Once again he had no run support, but this time, he dealt seven scoreless innings of 3-hit ball with one walk and seven strikeouts. Once again it was Bird that provided the only meaningful offene, sending a ball down that same right field line as he did two years ago, but this time into the upper deck for a game-winning home run. It saved the Yankees season and delivered Tanaka his first October win (there will be no Bird this October).
That postseason run ended with Tanaka getting two more starts, both against Keuchel in the ALCS for their second and third playoff matchups. He lost to Keuchel in Houston, but dominated the matchup two games later in New York with a playoff-career-best eight strikeouts.
Even the juggernaut that was the 2018 Boston Red Sox suffered their first postseason loss at the hands of Tanaka in the Yankees only win of last year’s ALDS.
Now, still holding the Yankees’ second-largest salary, he is the longest tenured pitcher on the postseason roster. For a franchise that made the switch from a high-priced veteran free agent core to building through cheap, young and homegrown prospects, and one that has historically seen more of those free agents sink than swim in postseason spotlight, Tanaka is a gleaming exception.
After his Game 2 performance against the Twins on Saturday, his 1.54 postseason ERA (minimum six starts) is the second-lowest since the induction of the stat, only to hall-of-famer Sandy Koufax. If he maintains these numbers through a potential World Series run, he could match his seniority and contractual value as the World Series MVP.

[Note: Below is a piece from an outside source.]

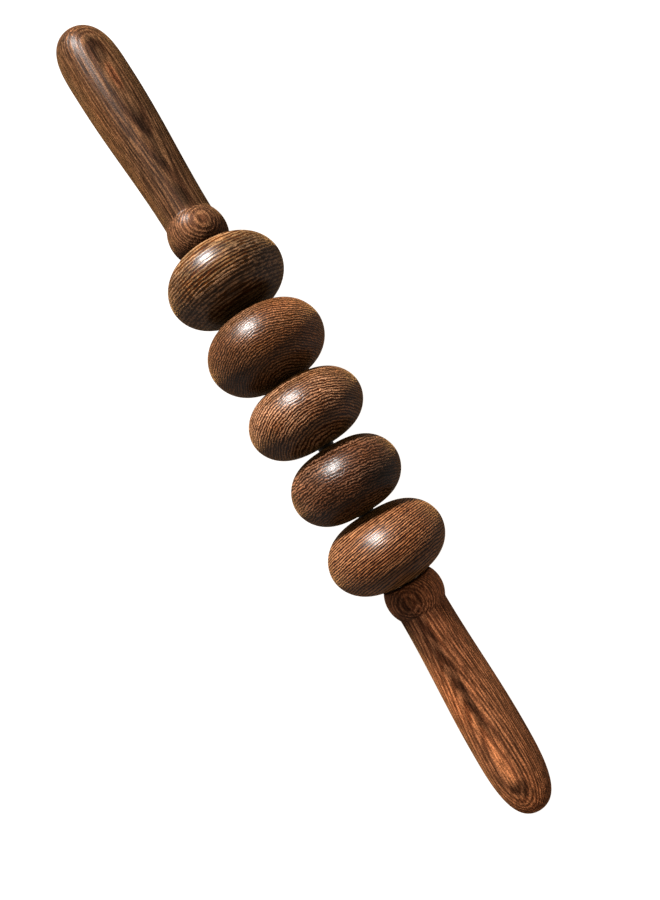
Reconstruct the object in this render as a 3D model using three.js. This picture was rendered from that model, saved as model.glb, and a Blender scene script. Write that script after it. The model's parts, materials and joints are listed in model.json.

He’s carried a team to a championship series before.
As a tall teenager in Japan, 6 feet 2 inches, Tanaka had close-cropped hair and a wide expressive smile. According to a 2014 New York Times article by Barry Bearak, he pitched for Komazawa Daigaku-fuzoku Tomakomai High School in the championship known as Koshien, an event in Japan as consequential as the World Series
His school was located in a northern region and his home field froze during the winter months. He and his teammates would even pat down snow before games for a truer roll of ground balls. As the greater tri-state area continues to experience frequent cold fronts, Yankees fans can take heed knowing their ace pitcher has postseason experience pitching through such elements.
In 2006, he threw every pitch in his high school’s run through seven regional qualifying games. In the 48,000-seat Koshien Stadium nicknamed Taiseidō, translated to “The Great Cathedral” he faced the two-time defending champion Komazawa Daigaku-fuzoku Tomakomai High School.
He started the first four of a six-game series of that year’s Koshien. He felt sickly before Game 5, suffering from intestinal inflammation, and deferred the start to a teammate. But then, in the third inning, his coach trekked out the teenage Tanaka in relief of a scoreless tie … one that would later manifest as a 15-inning 1-1 tie with both he and opposing pitcher Saito finishing the game.
Tanaka threw 165 pitches that day, his opponent, 178, a mark that would be classified as child abuse in the United States. Some MLB managers have pulled their starters as early as the third inning in this postseason.
Tanaka has had a limited but existing injury history since coming to New York. But, if there is any lesson to be learned from his postseason resume, both in highs school and the majors, it is that he has the fortitude to outlast his opposition when it matters most.
As October continues, opponents like the Astros, the Dodgers and even the Nationals or Cardinals may await, opponents with some of the most vaunted starting pitchers in all of baseball. The Yankees will look to Tanaka as their entree in that field if they make it that far.
They’ll be looking to a pitcher that has a resume of being elevated by the moment and the quality of opposition. He will also do so with the pressure of being a high-priced veteran with two years left under contract, he’s not just in high school this time. The most important baseball of Tanaka’s life is ahead of him this October.